* THE EXERCISE *
Go through the records underneath and write each one out again exactly.

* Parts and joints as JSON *
══════
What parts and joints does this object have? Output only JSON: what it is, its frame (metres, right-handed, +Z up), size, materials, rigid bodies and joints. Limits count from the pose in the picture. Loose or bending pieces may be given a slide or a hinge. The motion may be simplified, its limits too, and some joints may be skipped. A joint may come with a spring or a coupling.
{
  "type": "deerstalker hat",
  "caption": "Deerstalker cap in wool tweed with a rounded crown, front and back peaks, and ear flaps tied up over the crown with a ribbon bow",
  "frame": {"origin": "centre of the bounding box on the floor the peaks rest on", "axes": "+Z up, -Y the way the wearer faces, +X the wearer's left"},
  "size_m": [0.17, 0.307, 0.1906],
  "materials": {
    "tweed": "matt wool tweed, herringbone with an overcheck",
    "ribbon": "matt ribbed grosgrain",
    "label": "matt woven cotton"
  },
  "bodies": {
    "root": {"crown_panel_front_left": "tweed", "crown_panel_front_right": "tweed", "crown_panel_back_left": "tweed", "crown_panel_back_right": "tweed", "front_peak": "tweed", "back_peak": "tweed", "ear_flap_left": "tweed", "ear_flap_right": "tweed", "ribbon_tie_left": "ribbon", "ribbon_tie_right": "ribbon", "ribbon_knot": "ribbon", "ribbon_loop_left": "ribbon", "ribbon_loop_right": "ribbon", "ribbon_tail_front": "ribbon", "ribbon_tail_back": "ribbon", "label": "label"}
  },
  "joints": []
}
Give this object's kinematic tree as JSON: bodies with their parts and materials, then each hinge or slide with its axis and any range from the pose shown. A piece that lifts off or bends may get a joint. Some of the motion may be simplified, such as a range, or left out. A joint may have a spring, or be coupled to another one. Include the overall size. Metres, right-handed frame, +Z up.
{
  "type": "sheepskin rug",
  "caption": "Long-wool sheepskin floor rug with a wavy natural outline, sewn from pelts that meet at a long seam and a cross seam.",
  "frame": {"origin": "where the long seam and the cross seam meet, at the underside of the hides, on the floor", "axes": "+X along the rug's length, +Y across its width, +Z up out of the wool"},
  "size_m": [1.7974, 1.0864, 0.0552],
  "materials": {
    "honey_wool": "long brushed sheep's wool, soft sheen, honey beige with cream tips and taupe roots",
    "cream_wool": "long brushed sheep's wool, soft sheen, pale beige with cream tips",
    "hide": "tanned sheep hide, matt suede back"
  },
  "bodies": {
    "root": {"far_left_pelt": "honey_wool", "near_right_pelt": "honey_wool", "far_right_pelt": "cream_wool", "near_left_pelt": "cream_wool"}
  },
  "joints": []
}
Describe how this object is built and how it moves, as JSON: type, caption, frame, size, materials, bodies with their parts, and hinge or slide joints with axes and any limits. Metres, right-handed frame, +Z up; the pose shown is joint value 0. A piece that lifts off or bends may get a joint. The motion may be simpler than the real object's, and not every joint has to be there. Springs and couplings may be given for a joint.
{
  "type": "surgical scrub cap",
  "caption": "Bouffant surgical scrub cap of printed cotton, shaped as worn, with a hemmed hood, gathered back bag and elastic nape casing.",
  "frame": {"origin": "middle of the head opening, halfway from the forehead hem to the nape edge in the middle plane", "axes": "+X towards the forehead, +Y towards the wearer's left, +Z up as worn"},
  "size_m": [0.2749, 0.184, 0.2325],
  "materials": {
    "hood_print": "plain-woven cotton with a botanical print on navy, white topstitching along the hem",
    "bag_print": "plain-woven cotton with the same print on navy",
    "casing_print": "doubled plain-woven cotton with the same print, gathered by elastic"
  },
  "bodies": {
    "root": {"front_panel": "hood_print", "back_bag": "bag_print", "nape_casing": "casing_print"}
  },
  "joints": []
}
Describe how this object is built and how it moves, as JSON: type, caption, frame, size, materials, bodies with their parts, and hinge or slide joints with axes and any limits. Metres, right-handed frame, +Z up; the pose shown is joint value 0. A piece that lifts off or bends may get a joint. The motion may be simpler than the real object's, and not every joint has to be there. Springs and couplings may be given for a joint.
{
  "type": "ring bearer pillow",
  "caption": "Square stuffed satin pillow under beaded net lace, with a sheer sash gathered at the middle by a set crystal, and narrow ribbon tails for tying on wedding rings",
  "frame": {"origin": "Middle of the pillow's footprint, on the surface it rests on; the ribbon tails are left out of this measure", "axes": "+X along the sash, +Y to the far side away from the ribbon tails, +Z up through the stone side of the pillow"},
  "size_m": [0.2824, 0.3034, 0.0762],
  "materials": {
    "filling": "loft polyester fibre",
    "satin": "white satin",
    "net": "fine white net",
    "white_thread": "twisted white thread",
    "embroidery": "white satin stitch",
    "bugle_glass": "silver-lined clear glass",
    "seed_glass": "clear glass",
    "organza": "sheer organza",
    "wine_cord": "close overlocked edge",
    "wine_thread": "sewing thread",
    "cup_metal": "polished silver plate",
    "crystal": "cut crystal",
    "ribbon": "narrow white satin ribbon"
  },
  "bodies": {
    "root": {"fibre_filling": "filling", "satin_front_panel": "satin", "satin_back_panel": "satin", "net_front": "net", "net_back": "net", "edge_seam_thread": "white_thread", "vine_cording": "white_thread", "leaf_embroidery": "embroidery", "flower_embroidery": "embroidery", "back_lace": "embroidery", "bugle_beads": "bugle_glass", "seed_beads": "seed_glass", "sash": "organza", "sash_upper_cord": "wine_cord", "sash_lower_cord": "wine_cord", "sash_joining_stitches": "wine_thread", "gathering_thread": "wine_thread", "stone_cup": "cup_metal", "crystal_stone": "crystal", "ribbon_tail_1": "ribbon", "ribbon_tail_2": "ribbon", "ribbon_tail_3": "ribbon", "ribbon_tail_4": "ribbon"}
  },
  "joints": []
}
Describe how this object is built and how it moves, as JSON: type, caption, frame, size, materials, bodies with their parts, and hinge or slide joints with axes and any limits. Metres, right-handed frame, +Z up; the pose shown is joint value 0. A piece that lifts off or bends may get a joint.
══════
* WORKED SOLUTION *
What parts and joints does this object have? Output only JSON: what it is, its frame (metres, right-handed, +Z up), size, materials, rigid bodies and joints. Limits count from the pose in the picture. Loose or bending pieces may be given a slide or a hinge. The motion may be simplified, its limits too, and some joints may be skipped. A joint may come with a spring or a coupling.
{
  "type": "deerstalker hat",
  "caption": "Deerstalker cap in wool tweed with a rounded crown, front and back peaks, and ear flaps tied up over the crown with a ribbon bow",
  "frame": {"origin": "centre of the bounding box on the floor the peaks rest on", "axes": "+Z up, -Y the way the wearer faces, +X the wearer's left"},
  "size_m": [0.17, 0.307, 0.1906],
  "materials": {
    "tweed": "matt wool tweed, herringbone with an overcheck",
    "ribbon": "matt ribbed grosgrain",
    "label": "matt woven cotton"
  },
  "bodies": {
    "root": {"crown_panel_front_left": "tweed", "crown_panel_front_right": "tweed", "crown_panel_back_left": "tweed", "crown_panel_back_right": "tweed", "front_peak": "tweed", "back_peak": "tweed", "ear_flap_left": "tweed", "ear_flap_right": "tweed", "ribbon_tie_left": "ribbon", "ribbon_tie_right": "ribbon", "ribbon_knot": "ribbon", "ribbon_loop_left": "ribbon", "ribbon_loop_right": "ribbon", "ribbon_tail_front": "ribbon", "ribbon_tail_back": "ribbon", "label": "label"}
  },
  "joints": []
}
Give this object's kinematic tree as JSON: bodies with their parts and materials, then each hinge or slide with its axis and any range from the pose shown. A piece that lifts off or bends may get a joint. Some of the motion may be simplified, such as a range, or left out. A joint may have a spring, or be coupled to another one. Include the overall size. Metres, right-handed frame, +Z up.
{
  "type": "sheepskin rug",
  "caption": "Long-wool sheepskin floor rug with a wavy natural outline, sewn from pelts that meet at a long seam and a cross seam.",
  "frame": {"origin": "where the long seam and the cross seam meet, at the underside of the hides, on the floor", "axes": "+X along the rug's length, +Y across its width, +Z up out of the wool"},
  "size_m": [1.7974, 1.0864, 0.0552],
  "materials": {
    "honey_wool": "long brushed sheep's wool, soft sheen, honey beige with cream tips and taupe roots",
    "cream_wool": "long brushed sheep's wool, soft sheen, pale beige with cream tips",
    "hide": "tanned sheep hide, matt suede back"
  },
  "bodies": {
    "root": {"far_left_pelt": "honey_wool", "near_right_pelt": "honey_wool", "far_right_pelt": "cream_wool", "near_left_pelt": "cream_wool"}
  },
  "joints": []
}
Describe how this object is built and how it moves, as JSON: type, caption, frame, size, materials, bodies with their parts, and hinge or slide joints with axes and any limits. Metres, right-handed frame, +Z up; the pose shown is joint value 0. A piece that lifts off or bends may get a joint. The motion may be simpler than the real object's, and not every joint has to be there. Springs and couplings may be given for a joint.
{
  "type": "surgical scrub cap",
  "caption": "Bouffant surgical scrub cap of printed cotton, shaped as worn, with a hemmed hood, gathered back bag and elastic nape casing.",
  "frame": {"origin": "middle of the head opening, halfway from the forehead hem to the nape edge in the middle plane", "axes": "+X towards the forehead, +Y towards the wearer's left, +Z up as worn"},
  "size_m": [0.2749, 0.184, 0.2325],
  "materials": {
    "hood_print": "plain-woven cotton with a botanical print on navy, white topstitching along the hem",
    "bag_print": "plain-woven cotton with the same print on navy",
    "casing_print": "doubled plain-woven cotton with the same print, gathered by elastic"
  },
  "bodies": {
    "root": {"front_panel": "hood_print", "back_bag": "bag_print", "nape_casing": "casing_print"}
  },
  "joints": []
}
Describe how this object is built and how it moves, as JSON: type, caption, frame, size, materials, bodies with their parts, and hinge or slide joints with axes and any limits. Metres, right-handed frame, +Z up; the pose shown is joint value 0. A piece that lifts off or bends may get a joint. The motion may be simpler than the real object's, and not every joint has to be there. Springs and couplings may be given for a joint.
{
  "type": "ring bearer pillow",
  "caption": "Square stuffed satin pillow under beaded net lace, with a sheer sash gathered at the middle by a set crystal, and narrow ribbon tails for tying on wedding rings",
  "frame": {"origin": "Middle of the pillow's footprint, on the surface it rests on; the ribbon tails are left out of this measure", "axes": "+X along the sash, +Y to the far side away from the ribbon tails, +Z up through the stone side of the pillow"},
  "size_m": [0.2824, 0.3034, 0.0762],
  "materials": {
    "filling": "loft polyester fibre",
    "satin": "white satin",
    "net": "fine white net",
    "white_thread": "twisted white thread",
    "embroidery": "white satin stitch",
    "bugle_glass": "silver-lined clear glass",
    "seed_glass": "clear glass",
    "organza": "sheer organza",
    "wine_cord": "close overlocked edge",
    "wine_thread": "sewing thread",
    "cup_metal": "polished silver plate",
    "crystal": "cut crystal",
    "ribbon": "narrow white satin ribbon"
  },
  "bodies": {
    "root": {"fibre_filling": "filling", "satin_front_panel": "satin", "satin_back_panel": "satin", "net_front": "net", "net_back": "net", "edge_seam_thread": "white_thread", "vine_cording": "white_thread", "leaf_embroidery": "embroidery", "flower_embroidery": "embroidery", "back_lace": "embroidery", "bugle_beads": "bugle_glass", "seed_beads": "seed_glass", "sash": "organza", "sash_upper_cord": "wine_cord", "sash_lower_cord": "wine_cord", "sash_joining_stitches": "wine_thread", "gathering_thread": "wine_thread", "stone_cup": "cup_metal", "crystal_stone": "crystal", "ribbon_tail_1": "ribbon", "ribbon_tail_2": "ribbon", "ribbon_tail_3": "ribbon", "ribbon_tail_4": "ribbon"}
  },
  "joints": []
}
Describe how this object is built and how it moves, as JSON: type, caption, frame, size, materials, bodies with their parts, and hinge or slide joints with axes and any limits. Metres, right-handed frame, +Z up; the pose shown is joint value 0. A piece that lifts off or bends may get a joint.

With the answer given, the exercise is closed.